You need to pass a file-like object
Here’s my first attempt, based on the code in the python-zipstream README. I construct the ZipFile
, add files, then pass it directly to upload_fileobj
.
import boto3
import zipstream
s3_client = boto3.client("s3")
zf = zipstream.ZipFile(mode="w")
zf.writestr(arcname="greeting.txt", data=b"Hello world!")
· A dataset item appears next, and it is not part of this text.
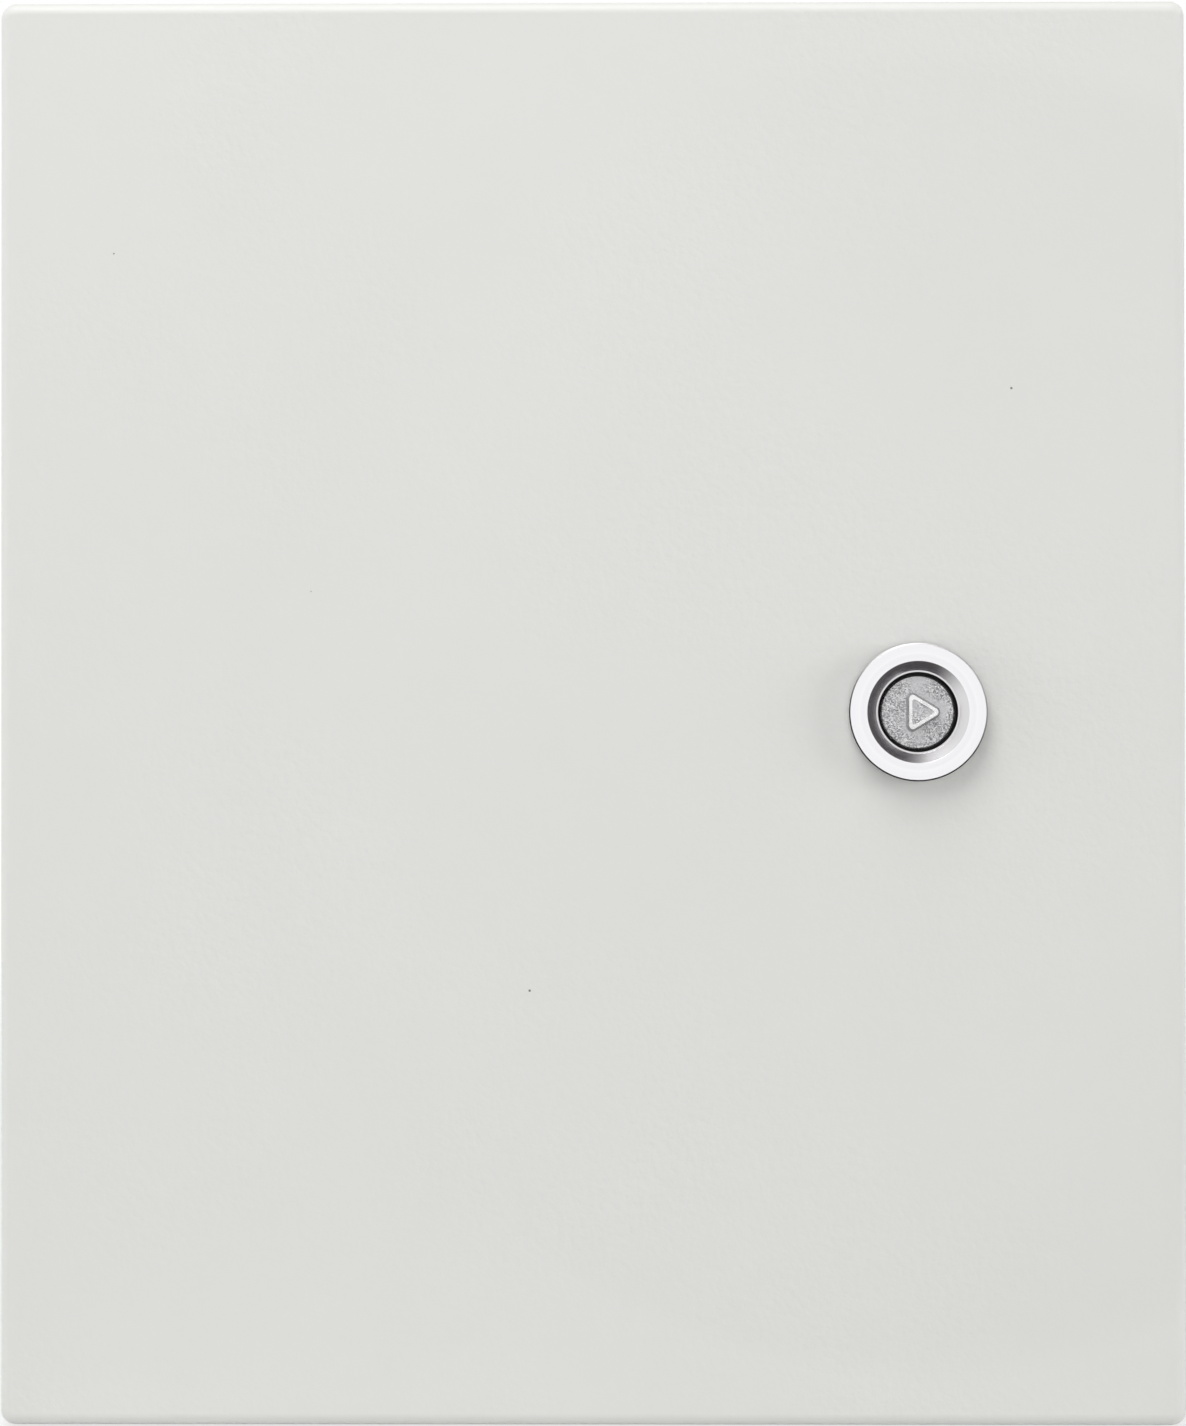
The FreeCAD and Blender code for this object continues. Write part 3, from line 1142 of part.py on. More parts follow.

zf.writestr(arcname="numbers.json", data=b"[1, 2, 3, 4, 5]")
# ❌ Does not work ❌
s3_client.upload_fileobj(
Fileobj=zf,
Bucket="my-example-bucket",
Key="example.zip"
)
This fails with an exception:
KeyError: 'There is no item named 8388608 in the archive'
This is because upload_fileobj
expects to receive a file-like object, whereas zipstream.ZipFile
is giving it an iterable of bytes
. We can write a wrapper class that transforms the ZipFile
to get our first working upload.
class FileLikeObject:
"""
Wrap an iterable of ``bytes`` and turn it into a file-like object
that can be passed to ``S3Client.upload_fileobj``.
"""
def __init__(self, iterable):
self.iterator = iter(iterable)
self.buffer = b""
def read(self, size=-1) -> bytes:
"""
Read up to ``size`` bytes from the object and return them.
If ``size`` is unspecified or -1, all bytes until EOF are returned.
Fewer than ``size`` bytes may be returned if there are less than
``size`` bytes left in the iterator.
"""
size: int = size or -1
# Fill the buffer with enough bytes to fulfil the request.
while size < 0 or len(self.buffer) < size:
try:
chunk = next(self.iterator)
self.buffer += chunk
except StopIteration:
break
if size < 0:
result, self.buffer = self.buffer, b""
else:
result, self.buffer = self.buffer[:size], self.buffer[size:]
return result
s3_client.upload_fileobj(
Fileobj=FileLikeObject(zf),
Bucket="example-bucket",
Key="example.zip",
)
This wrapper class also gives an opportunity to capture other data as the stream is being uploaded – for example, if you wanted to get the size or checksum of the ZIP file as it’s being created.
Set allowZip64=True
if you want big ZIP files
By default, ZIP files have a limit of 4 GB and 65,535 files. If you want bigger zip files, you need to use the ZIP64 extension. In zipstream, this is disabled by default.
If you try to upload a ZIP file that exceeds these limits:
zf = zipstream.ZipFile(mode="w")
for i in range(100000):
s = str(i).zfill(6)
zf.writestr(arcname=f'numbers/{s[1]}/{s[2]}/{s}.txt', data=s.encode("utf8"))
s3_client.upload_fileobj(
Fileobj=FileLikeObject(zf),
Bucket="example-bucket",
Key="numbers.zip",
)
then the upload fails with an error:
zipfile.LargeZipFile: Files count would require ZIP64 extensions
You need to set allowZip64=True
:
zf = zipstream.ZipFile(mode="w", allowZip64=True)
and then the upload succeeds.